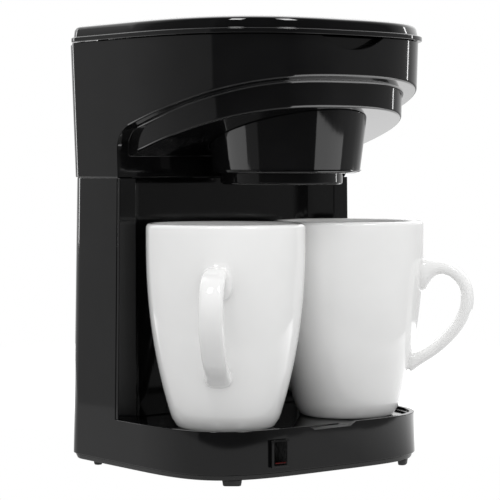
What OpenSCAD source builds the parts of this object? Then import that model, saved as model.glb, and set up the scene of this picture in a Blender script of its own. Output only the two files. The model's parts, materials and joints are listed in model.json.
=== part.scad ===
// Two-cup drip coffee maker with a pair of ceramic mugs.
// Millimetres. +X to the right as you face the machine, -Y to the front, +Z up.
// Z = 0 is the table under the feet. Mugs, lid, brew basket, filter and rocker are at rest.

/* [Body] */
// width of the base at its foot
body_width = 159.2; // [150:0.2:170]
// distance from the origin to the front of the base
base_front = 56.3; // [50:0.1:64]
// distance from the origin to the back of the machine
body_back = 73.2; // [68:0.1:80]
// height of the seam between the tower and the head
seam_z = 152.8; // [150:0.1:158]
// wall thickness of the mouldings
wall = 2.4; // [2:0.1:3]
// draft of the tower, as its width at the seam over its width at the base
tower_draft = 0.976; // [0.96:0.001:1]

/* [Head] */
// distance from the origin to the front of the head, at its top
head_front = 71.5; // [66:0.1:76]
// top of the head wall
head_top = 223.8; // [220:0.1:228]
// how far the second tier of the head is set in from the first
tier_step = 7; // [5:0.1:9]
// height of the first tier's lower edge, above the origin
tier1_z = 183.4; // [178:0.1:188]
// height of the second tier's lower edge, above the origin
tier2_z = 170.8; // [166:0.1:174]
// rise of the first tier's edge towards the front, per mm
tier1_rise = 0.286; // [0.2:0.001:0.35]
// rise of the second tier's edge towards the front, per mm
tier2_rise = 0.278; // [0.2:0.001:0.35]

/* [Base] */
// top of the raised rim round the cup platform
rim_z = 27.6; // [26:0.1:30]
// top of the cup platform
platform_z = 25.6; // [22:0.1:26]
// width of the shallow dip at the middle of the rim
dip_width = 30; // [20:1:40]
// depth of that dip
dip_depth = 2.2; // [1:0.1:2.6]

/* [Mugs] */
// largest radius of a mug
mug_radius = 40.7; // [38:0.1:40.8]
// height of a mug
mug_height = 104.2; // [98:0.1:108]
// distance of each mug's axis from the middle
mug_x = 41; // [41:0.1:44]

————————

YOUR INSTRUCTIONS. Only the lines from the beginning of the material above through the line with "tower_draft = 0.976; // [0.96:0.001:1]" are wanted; extract them exactly.

ANSWER IN FULL.
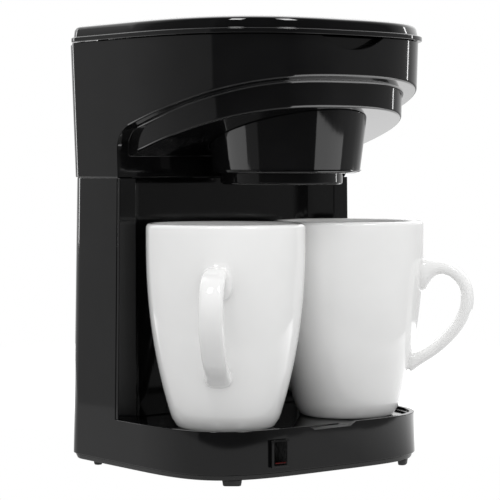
What OpenSCAD source builds the parts of this object? Then import that model, saved as model.glb, and set up the scene of this picture in a Blender script of its own. Output only the two files. The model's parts, materials and joints are listed in model.json.
=== part.scad ===
// Two-cup drip coffee maker with a pair of ceramic mugs.
// Millimetres. +X to the right as you face the machine, -Y to the front, +Z up.
// Z = 0 is the table under the feet. Mugs, lid, brew basket, filter and rocker are at rest.

/* [Body] */
// width of the base at its foot
body_width = 159.2; // [150:0.2:170]
// distance from the origin to the front of the base
base_front = 56.3; // [50:0.1:64]
// distance from the origin to the back of the machine
body_back = 73.2; // [68:0.1:80]
// height of the seam between the tower and the head
seam_z = 152.8; // [150:0.1:158]
// wall thickness of the mouldings
wall = 2.4; // [2:0.1:3]
// draft of the tower, as its width at the seam over its width at the base
tower_draft = 0.976; // [0.96:0.001:1]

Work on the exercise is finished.